- [EXERCISE INSTRUCTIONS]: Copy verbatim the material from its first line to the line that holds "(0.06, 0.022, 0.005))", including that line.

- [ENTRIES PROVIDED]:
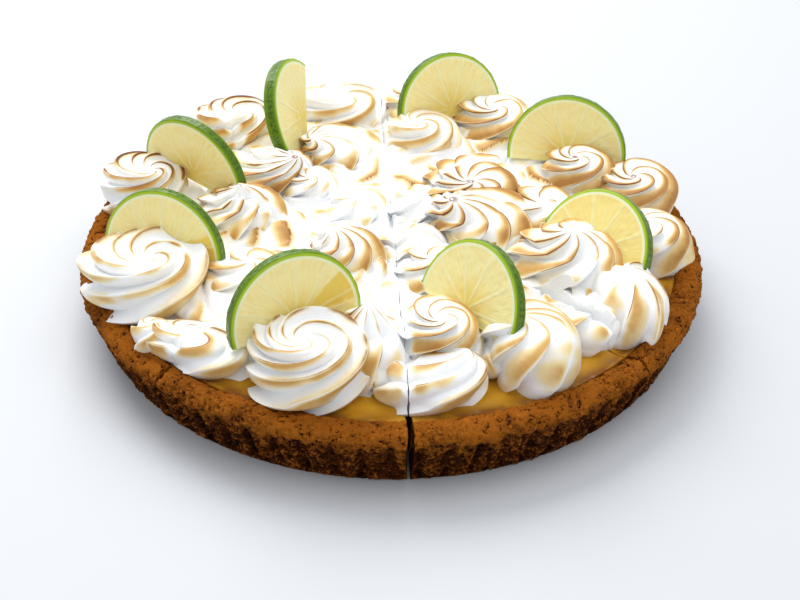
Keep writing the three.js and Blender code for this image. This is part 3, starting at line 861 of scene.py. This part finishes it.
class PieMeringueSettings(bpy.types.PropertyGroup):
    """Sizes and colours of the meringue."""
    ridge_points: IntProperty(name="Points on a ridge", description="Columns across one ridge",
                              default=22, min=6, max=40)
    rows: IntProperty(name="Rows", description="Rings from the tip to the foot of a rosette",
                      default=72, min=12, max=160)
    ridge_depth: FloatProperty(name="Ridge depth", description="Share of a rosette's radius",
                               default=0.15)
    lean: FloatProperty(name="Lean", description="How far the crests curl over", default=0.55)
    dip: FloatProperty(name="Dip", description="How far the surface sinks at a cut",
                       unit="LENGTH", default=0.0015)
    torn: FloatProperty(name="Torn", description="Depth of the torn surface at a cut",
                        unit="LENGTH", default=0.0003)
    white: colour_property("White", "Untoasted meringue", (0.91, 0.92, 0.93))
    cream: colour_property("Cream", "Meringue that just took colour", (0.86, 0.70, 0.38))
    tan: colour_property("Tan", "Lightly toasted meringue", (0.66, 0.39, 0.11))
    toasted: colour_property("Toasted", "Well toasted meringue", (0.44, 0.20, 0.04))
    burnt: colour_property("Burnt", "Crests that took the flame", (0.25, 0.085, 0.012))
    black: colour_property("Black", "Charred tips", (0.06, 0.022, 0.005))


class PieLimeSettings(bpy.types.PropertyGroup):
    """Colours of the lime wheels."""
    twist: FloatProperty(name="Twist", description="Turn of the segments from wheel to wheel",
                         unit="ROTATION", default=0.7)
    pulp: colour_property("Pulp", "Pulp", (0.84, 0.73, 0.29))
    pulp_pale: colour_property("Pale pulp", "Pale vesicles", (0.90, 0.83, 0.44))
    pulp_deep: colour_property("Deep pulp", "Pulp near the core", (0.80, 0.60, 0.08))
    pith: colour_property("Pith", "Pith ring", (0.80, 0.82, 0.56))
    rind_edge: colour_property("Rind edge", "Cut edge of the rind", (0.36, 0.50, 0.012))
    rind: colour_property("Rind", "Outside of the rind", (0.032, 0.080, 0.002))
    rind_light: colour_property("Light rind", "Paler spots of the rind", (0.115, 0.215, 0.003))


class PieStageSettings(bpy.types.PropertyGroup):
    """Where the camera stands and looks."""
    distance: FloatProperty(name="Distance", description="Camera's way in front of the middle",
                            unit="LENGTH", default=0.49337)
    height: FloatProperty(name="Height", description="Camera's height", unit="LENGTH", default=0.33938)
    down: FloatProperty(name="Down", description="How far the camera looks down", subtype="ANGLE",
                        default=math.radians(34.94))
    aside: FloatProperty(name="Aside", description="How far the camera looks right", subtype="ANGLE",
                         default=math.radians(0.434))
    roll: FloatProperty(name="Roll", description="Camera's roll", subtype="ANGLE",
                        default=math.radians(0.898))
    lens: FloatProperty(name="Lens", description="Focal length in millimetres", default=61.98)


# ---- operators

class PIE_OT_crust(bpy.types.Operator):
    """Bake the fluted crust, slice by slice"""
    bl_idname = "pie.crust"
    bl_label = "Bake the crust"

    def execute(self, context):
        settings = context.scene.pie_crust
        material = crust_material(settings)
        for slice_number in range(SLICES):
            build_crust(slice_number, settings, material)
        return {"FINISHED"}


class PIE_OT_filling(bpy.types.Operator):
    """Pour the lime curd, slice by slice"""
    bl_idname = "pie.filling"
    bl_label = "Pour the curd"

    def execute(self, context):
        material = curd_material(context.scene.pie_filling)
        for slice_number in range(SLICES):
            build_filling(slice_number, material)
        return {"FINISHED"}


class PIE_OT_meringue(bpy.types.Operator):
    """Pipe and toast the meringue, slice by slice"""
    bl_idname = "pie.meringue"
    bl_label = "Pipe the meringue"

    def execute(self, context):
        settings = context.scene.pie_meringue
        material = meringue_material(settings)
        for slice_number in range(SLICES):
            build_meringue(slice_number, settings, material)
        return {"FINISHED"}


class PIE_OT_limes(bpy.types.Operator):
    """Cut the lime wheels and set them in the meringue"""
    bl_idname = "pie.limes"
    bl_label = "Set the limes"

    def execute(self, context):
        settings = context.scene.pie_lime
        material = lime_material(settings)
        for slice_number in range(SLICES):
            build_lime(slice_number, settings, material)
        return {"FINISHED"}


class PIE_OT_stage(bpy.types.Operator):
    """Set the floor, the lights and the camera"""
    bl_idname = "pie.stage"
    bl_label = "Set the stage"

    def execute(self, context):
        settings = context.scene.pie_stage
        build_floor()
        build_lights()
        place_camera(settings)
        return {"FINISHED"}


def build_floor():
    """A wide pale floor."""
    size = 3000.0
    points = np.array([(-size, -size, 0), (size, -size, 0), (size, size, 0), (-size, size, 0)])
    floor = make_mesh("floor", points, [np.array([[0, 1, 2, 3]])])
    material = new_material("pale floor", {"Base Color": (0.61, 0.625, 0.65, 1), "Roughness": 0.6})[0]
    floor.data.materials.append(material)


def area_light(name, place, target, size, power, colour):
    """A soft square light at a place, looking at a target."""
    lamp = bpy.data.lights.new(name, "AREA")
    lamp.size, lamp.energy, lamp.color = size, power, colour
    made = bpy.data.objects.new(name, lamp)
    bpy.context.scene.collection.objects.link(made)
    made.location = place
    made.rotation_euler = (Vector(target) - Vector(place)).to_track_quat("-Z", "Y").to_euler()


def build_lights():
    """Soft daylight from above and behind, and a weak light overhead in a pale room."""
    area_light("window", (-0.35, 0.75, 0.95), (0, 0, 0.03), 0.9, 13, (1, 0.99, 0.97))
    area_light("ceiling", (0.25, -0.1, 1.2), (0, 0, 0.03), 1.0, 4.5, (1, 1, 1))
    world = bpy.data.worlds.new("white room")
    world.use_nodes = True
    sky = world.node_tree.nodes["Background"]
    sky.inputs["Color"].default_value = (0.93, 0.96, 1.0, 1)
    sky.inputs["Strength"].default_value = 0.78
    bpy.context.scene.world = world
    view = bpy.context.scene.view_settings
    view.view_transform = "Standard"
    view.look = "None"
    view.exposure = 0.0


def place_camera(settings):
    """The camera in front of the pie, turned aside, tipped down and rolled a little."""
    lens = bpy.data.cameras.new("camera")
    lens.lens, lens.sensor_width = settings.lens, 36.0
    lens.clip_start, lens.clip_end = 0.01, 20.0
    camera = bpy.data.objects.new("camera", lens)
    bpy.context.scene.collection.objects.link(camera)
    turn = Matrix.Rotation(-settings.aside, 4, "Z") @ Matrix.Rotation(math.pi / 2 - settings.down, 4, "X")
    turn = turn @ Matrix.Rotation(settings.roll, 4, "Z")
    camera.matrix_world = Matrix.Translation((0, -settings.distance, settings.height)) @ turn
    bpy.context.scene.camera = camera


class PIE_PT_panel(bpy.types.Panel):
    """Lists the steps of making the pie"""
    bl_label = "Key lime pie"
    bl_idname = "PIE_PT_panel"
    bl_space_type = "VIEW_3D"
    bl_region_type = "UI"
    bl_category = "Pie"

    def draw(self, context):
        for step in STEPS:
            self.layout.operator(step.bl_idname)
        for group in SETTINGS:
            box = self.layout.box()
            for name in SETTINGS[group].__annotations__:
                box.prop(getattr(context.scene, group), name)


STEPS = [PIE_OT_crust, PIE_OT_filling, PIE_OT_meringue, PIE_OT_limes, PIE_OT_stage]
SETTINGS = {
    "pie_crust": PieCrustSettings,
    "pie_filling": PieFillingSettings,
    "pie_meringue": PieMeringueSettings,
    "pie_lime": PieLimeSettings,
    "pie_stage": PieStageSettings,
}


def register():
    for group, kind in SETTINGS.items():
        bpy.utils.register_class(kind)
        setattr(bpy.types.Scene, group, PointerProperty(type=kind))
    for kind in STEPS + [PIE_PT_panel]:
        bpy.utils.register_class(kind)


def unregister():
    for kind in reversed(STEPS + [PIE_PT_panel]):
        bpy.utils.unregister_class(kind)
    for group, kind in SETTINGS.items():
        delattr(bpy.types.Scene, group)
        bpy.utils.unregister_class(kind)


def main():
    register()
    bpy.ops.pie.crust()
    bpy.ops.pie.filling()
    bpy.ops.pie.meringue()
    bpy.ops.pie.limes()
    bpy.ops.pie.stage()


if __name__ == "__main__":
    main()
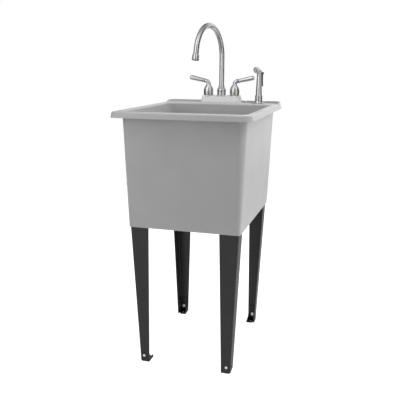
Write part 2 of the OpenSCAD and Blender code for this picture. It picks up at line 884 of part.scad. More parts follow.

- [REPLY]:
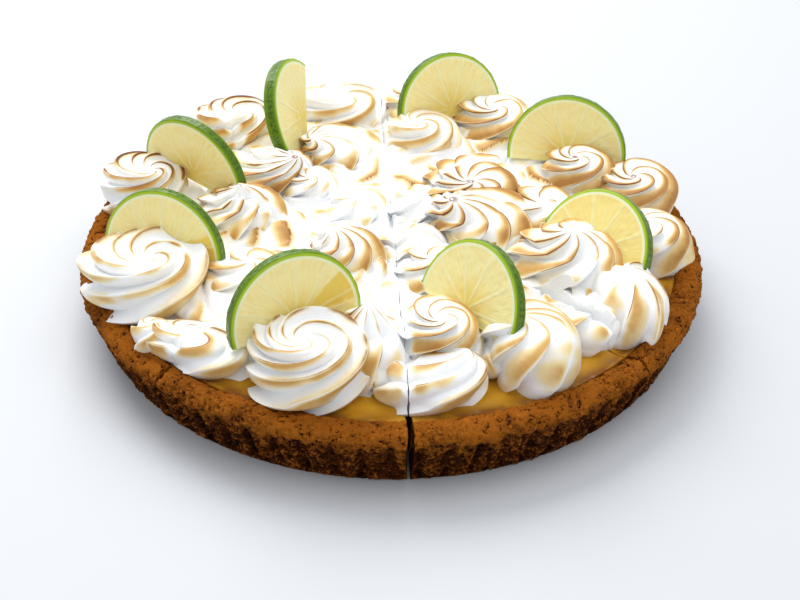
Keep writing the three.js and Blender code for this image. This is part 3, starting at line 861 of scene.py. This part finishes it.
class PieMeringueSettings(bpy.types.PropertyGroup):
    """Sizes and colours of the meringue."""
    ridge_points: IntProperty(name="Points on a ridge", description="Columns across one ridge",
                              default=22, min=6, max=40)
    rows: IntProperty(name="Rows", description="Rings from the tip to the foot of a rosette",
                      default=72, min=12, max=160)
    ridge_depth: FloatProperty(name="Ridge depth", description="Share of a rosette's radius",
                               default=0.15)
    lean: FloatProperty(name="Lean", description="How far the crests curl over", default=0.55)
    dip: FloatProperty(name="Dip", description="How far the surface sinks at a cut",
                       unit="LENGTH", default=0.0015)
    torn: FloatProperty(name="Torn", description="Depth of the torn surface at a cut",
                        unit="LENGTH", default=0.0003)
    white: colour_property("White", "Untoasted meringue", (0.91, 0.92, 0.93))
    cream: colour_property("Cream", "Meringue that just took colour", (0.86, 0.70, 0.38))
    tan: colour_property("Tan", "Lightly toasted meringue", (0.66, 0.39, 0.11))
    toasted: colour_property("Toasted", "Well toasted meringue", (0.44, 0.20, 0.04))
    burnt: colour_property("Burnt", "Crests that took the flame", (0.25, 0.085, 0.012))
    black: colour_property("Black", "Charred tips", (0.06, 0.022, 0.005))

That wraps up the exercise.